Получив от отца не самое завидное наследство – пустую казну, политическую изоляцию в Европе, войну на нескольких театрах боевых действий, он поклялся перед Государственным Советом и всей Империей, что денно и нощно единственной его заботой будет беспокойство о благоденствии страны. Господь пока явно не благоволил новоиспечённому Государю в реализации его намерений.
Ровно в восемь вечера камердинер, как обычно торжественно, распахнул обе створки высоких дверей его кабинета:
– Ваше Императорское Величество! Великий князь Константин Николаевич и прочие приглашённые прибыли для аудиенции!

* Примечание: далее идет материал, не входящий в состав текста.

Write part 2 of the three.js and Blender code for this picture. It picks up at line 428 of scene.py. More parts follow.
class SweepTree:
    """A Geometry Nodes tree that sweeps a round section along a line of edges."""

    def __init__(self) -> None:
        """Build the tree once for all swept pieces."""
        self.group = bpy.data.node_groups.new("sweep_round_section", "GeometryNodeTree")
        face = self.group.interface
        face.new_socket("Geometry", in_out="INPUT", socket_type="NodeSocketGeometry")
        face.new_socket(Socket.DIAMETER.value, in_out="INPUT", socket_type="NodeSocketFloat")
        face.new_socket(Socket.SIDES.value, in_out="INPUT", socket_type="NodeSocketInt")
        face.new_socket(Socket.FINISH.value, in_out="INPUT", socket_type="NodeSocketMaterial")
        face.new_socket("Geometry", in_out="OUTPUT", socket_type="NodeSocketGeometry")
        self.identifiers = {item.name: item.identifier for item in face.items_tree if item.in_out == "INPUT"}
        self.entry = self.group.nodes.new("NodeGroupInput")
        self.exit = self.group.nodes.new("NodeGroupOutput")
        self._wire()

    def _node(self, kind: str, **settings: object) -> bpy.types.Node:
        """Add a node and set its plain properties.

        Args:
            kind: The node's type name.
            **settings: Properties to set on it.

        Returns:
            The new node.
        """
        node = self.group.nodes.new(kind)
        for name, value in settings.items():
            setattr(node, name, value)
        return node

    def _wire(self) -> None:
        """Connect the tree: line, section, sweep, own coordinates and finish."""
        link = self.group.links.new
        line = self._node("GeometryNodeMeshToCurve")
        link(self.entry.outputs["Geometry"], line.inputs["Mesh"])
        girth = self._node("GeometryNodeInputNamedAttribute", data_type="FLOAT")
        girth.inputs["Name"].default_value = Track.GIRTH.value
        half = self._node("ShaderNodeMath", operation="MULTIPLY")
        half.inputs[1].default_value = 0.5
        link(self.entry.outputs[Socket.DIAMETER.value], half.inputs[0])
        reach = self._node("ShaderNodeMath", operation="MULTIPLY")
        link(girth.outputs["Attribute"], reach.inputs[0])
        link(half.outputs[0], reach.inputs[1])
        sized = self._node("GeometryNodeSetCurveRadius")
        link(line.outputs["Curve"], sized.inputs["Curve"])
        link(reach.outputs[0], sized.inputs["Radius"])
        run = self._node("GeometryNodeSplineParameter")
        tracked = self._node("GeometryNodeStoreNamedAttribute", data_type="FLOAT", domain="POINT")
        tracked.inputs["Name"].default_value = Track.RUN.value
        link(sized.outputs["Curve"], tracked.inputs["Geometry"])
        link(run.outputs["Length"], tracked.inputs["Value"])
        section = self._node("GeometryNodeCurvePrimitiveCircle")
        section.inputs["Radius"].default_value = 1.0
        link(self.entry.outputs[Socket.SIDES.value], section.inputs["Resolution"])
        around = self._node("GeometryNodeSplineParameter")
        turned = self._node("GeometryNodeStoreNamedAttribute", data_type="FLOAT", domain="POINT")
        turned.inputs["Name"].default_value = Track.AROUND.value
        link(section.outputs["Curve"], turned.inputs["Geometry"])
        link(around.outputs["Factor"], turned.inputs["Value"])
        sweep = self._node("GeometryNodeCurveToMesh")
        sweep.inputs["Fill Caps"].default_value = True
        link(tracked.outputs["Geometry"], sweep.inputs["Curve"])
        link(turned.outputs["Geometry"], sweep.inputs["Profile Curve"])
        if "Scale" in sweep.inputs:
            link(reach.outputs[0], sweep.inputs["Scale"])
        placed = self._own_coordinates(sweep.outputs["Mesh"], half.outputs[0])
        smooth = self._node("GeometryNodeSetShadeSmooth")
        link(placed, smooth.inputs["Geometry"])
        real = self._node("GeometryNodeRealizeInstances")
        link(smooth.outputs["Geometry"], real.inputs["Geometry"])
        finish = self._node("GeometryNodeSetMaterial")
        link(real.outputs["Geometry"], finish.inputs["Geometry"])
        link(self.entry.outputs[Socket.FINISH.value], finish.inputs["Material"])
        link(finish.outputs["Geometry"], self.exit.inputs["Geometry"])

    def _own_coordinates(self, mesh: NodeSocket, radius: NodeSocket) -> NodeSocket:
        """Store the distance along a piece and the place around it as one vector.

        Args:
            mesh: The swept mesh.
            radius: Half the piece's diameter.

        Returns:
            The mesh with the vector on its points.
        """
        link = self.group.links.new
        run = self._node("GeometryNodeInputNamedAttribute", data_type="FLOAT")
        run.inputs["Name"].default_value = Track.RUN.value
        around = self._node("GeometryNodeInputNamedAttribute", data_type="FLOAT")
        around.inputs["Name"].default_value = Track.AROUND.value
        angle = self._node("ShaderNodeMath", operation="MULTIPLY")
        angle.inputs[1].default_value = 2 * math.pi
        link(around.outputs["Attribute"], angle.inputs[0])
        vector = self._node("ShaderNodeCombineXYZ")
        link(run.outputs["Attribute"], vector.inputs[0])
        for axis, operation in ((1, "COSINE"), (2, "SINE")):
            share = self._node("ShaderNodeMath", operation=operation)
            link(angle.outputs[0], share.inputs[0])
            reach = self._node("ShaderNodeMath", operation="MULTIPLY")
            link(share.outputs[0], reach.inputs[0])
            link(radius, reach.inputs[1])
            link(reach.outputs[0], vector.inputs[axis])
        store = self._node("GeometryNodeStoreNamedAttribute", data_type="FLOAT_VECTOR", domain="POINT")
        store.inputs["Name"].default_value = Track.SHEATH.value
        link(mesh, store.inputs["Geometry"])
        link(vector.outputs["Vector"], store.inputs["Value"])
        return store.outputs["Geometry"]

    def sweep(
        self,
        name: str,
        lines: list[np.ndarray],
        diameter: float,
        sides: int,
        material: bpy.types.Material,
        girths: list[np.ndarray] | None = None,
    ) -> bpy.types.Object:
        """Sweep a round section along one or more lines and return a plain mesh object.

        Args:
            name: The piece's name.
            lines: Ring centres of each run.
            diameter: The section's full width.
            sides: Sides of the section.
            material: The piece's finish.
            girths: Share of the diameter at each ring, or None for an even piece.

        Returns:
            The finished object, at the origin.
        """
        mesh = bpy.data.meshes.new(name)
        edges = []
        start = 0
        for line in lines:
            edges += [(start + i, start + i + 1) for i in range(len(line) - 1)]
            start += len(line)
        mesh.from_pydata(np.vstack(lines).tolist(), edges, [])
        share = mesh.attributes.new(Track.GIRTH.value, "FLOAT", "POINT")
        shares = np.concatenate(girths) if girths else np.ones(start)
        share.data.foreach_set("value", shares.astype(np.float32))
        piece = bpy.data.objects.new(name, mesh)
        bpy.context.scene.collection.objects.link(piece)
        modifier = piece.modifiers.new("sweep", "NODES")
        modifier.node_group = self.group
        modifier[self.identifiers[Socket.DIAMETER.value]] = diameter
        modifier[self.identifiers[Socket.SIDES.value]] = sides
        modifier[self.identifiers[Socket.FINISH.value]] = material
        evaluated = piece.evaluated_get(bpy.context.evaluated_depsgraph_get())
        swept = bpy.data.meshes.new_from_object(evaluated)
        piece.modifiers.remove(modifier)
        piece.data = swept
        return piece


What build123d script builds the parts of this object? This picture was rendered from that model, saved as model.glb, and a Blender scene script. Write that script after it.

– Зови… – Александр II продолжал стоять у окна, вглядываясь в стекло, покрытое морозными узорами, сквозь которые уже с трудом просматривались контуры дворцового ансамбля.
Камерная обстановка рабочего кабинета царя полностью соответствовала моменту. Портреты государей, картины, изображающие батальные сцены, даже фигурки солдат разных полков, накрытые стеклянными колпаками – всё наталкивало только на мысли о войне и её последствиях.
– Ваше Императорское Величество, – прервал неловкую паузу младший брат царя, адмирал, управляющий морским ведомством, Великий князь Константин Николаевич. – По Вашему приказу прибыли все, кто необходим для сегодняшнего совета. Мы в Вашем распоряжении, государь…
Чести быть в советниках у Императора в такой тяжёлый час удостоились кроме Великого князя Константина, военный министр, князь Василий Андреевич Долгоруков, бывший российский посол в Вене барон Мейендорф, министр иностранных дел граф Нессельроде, князь Воронцов, графы Блудов, Орлов и Киселёв.
– Располагайтесь, господа… – произнёс Александр II на французском языке. – Протоколов вести не будем. Сегодня мы с вами обязаны принять решение, во многом, возможно, судьбоносное. Мне нужно знать мнение каждого из вас. Необходимость именно коллегиального решения продиктована вашей компетенцией и моим безусловным доверием.
Все восемь приглашённых, конечно, были посвящены в канву событий, но именно сам факт этого почти ночного совещания подталкивал их к мысли, что произошло нечто неординарное.